Assure the patient of confidentiality. Research has shown this makes adolescents more likely to disclose risk behaviors to their physicians. Dr. Ott suggests beginning by saying, “Conversations you and I have about matters of sexuality and drug use are confidential. I want you to be able to discuss things that concern you without fearing that I will tell your parents or anyone else.”

Of course, as mandatory reporters, physicians must break confidentiality when they have a legal obligation to report, such as when a child is a danger to herself or others.

Perform a careful sexual and reproductive history. Questions include: Is the patient in a relationship? Has she ever had sex? If so, what are her sexual practices? Is she using or has she ever used contraceptives?

This would be a good time to also assess potentially life-threatening dangers sometimes seen in sexually active adolescents, such as being coerced by a partner or through sex trafficking. Here too, however, the presence of these threats would trigger a physician’s mandate to report.

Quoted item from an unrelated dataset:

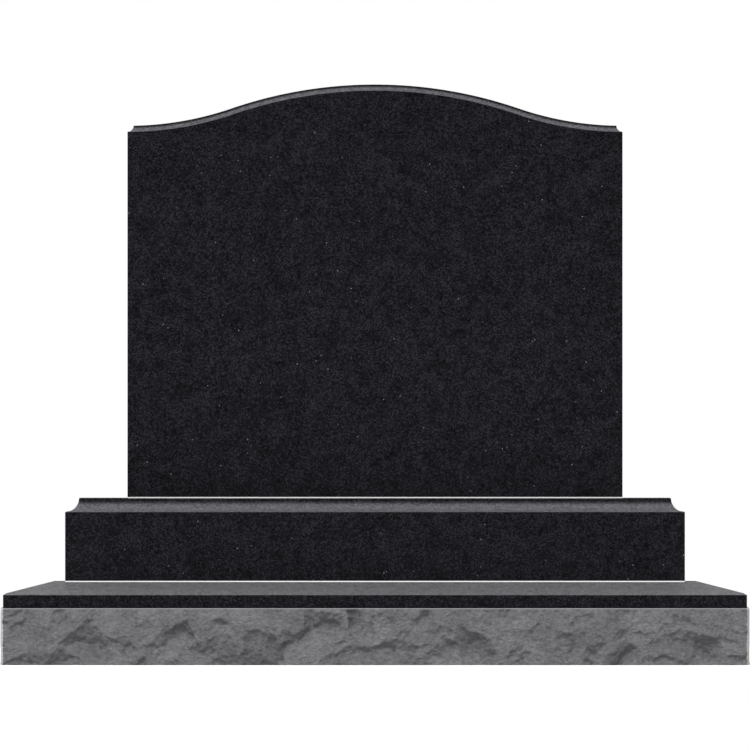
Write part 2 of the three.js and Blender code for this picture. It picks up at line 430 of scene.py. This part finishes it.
def make_plate():
    """A low stone with a polished fascia, and a honed bevel and ledge above it."""
    low, high, half_x, half_y = stone_box("plate")
    profile = [
        Vector((BEVEL_RUN, 0)), Vector((0, 0)), Vector((0, FASCIA_HEIGHT)),
        Vector((BEVEL_RUN, high.z - low.z)),
    ]
    line = eased(profile, STONE_EASE)[1:]
    rings = [
        ring_at(half_x, half_y, point.x, STRAIGHT_STATIONS, low.z + point.y) for point in line
    ]
    hone_and_sheen = [float(point.y > FASCIA_HEIGHT) for point in line]
    return honed_loft("bevelled_plate", rings, hone_and_sheen, "plate")


def make_bed(name, node):
    """A joint bed whose edge is hollowed between the stones and wanders a little."""
    low, high, half_x, half_y = stone_box(node)
    stations = round(2 * half_x / BED_STATION)
    lattice = number_lattice(number_source(BED_SEED))
    rings = []
    for row in range(BED_ROWS):
        share = row / (BED_ROWS - 1)
        hollow = BED_HOLLOW * math.sin(math.pi * share)
        ring = ring_at(half_x, half_y, hollow, stations, low.z + share * (high.z - low.z))
        ragged = BED_RAGGED * (1 + soft_noise(ring[:, 0], ring[:, 1], BED_STATION, lattice)) / 2
        ring[:, :2] -= np.sign(ring[:, :2]) * ragged[:, None]
        rings.append(ring)
    return loft(name, rings, node)


# Rock faces

def scatter_chips(length, height, seed, kind):
    """Chips over a rock face, one to each cell of a grid that lies along the grain."""
    cos, sin = math.cos(CHIP_GRAIN), math.sin(CHIP_GRAIN)
    columns = math.ceil((length / 2 + height) / kind["length"]) + 1
    rows = math.ceil((length / 2 * sin + height) / kind["height"]) + 1
    pick = number_source(seed)
    chips = []
    for row in range(-rows, rows + 1):
        for column in range(-columns, columns + 1):
            along = (column + pick()) * kind["length"]
            across = (row + pick()) * kind["height"]
            depth = kind["shallow"] + (kind["deep"] - kind["shallow"]) * pick() ** kind["rarity"]
            turn = CHIP_GRAIN + (pick() - 1 / 2) * kind["turn"]
            undercut = kind["gentle"] + (kind["steep"] - kind["gentle"]) * pick()
            size = kind["smallest"] + (1 - kind["smallest"]) * pick()
            place = (along * cos - across * sin, along * sin + across * cos)
            chips.append((place, depth, turn, undercut, size))
    return chips


def octaves(rule):
    """The reach and the length of each layer of a noise, each half as long as the last."""
    reach, length, fade = rule["reach"], rule["length"], rule["fade"]
    return [(reach * fade ** k, length / 2 ** k) for k in range(rule["octaves"])]


def struck(places, u, v, chips, kind):
    """How much stone the chips left over their lowest plane, and which of it is a ledge's underside.
    Each hollow rises gently below and to the sides, and at one slope to the ledge above it."""
    left = np.full(u.shape, kind["deep"])
    ledge = np.zeros(u.shape)
    strayed = sum(reach for reach, length in octaves(WANDER))
    for (chip_u, chip_v), depth, turn, undercut, size in chips:
        span = strayed + max(kind["length"] / 2, kind["face"], depth / undercut)
        start, stop = np.searchsorted(places, (chip_u - span, chip_u + span))
        if start == stop or not -span < chip_v < v.max() + span:
            continue
        near = (slice(None), slice(start, stop))
        cos, sin = math.cos(turn), math.sin(turn)
        du, dv = u[near] - chip_u, v[near] - chip_v
        along = du * cos + dv * sin
        across = dv * cos - du * sin
        rise = np.where(across > 0, undercut * across, depth * (across / size / kind["face"]) ** 2)
        hollow = kind["deep"] - depth + depth * (2 * along / size / kind["length"]) ** 2 + rise
        ledge[near] = np.where(hollow < left[near], across > 0, ledge[near])
        left[near] = np.minimum(left[near], hollow)
    return left, ledge


def wandered(u, v, seed):
    """Places on a rock face moved a little, so that the chips' edges wander."""
    pick = number_source(seed)
    moved_u, moved_v = u.copy(), v.copy()
    for reach, length in octaves(WANDER):
        moved_u += reach * soft_noise(u, v, length, number_lattice(pick))
        moved_v += reach * soft_noise(u, v, length, number_lattice(pick))
    return moved_u, moved_v


def grit(u, v, seed):
    """The small rises and falls of the broken stone."""
    pick = number_source(seed)
    layers = [reach * soft_noise(u, v, length, number_lattice(pick)) for reach, length in octaves(GRIT)]
    return sum(layers)


def blurred(values, cells):
    """A running mean over a square that reaches so many cells each way."""
    width = 2 * cells
    for axis in (0, 1):
        padded = np.concatenate([
            np.repeat(np.take(values, [0], axis), cells, axis),
            values,
            np.repeat(np.take(values, [-1], axis), cells, axis),
        ], axis)
        total = np.cumsum(padded, axis)
        count = total.shape[axis]
        upper = np.take(total, range(width, count), axis)
        lower = np.take(total, range(0, count - width), axis)
        values = (upper - lower) / width
    return values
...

Identify the problem behind the problem. Poverty, poor performance in school, lack of opportunity, early dating, the absence of adult supervision, insufficient sex education and limited access to contraceptives also lead to teen pregnancy. Explore details to uncover factors contributing to a patient’s unhealthy or imprudent sexual behavior.

Search for an alternative. Inquire further into a patient’s plans and the social and relationship contexts of her decision-making. If the patient is receptive to it—and when practicing in a state whose consent laws permit it—physicians can also provide access to long-acting reversible contraceptives, which have better continuation rates and lower rates of subsequent pregnancy than other methods.

Keep in mind that confidentiality is limited for adolescents, in large part, because of physicians’ ethical duties to provide care in their best interests until they have the legal right to make decisions for themselves.

Breaking confidentiality is something a physician should take seriously, as therapeutic alliance with adolescents can be particularly fragile. A patient whose confidentiality is betrayed by a physician could become less trustful of health care professionals and therefore might not seek care for sensitive issues in the future.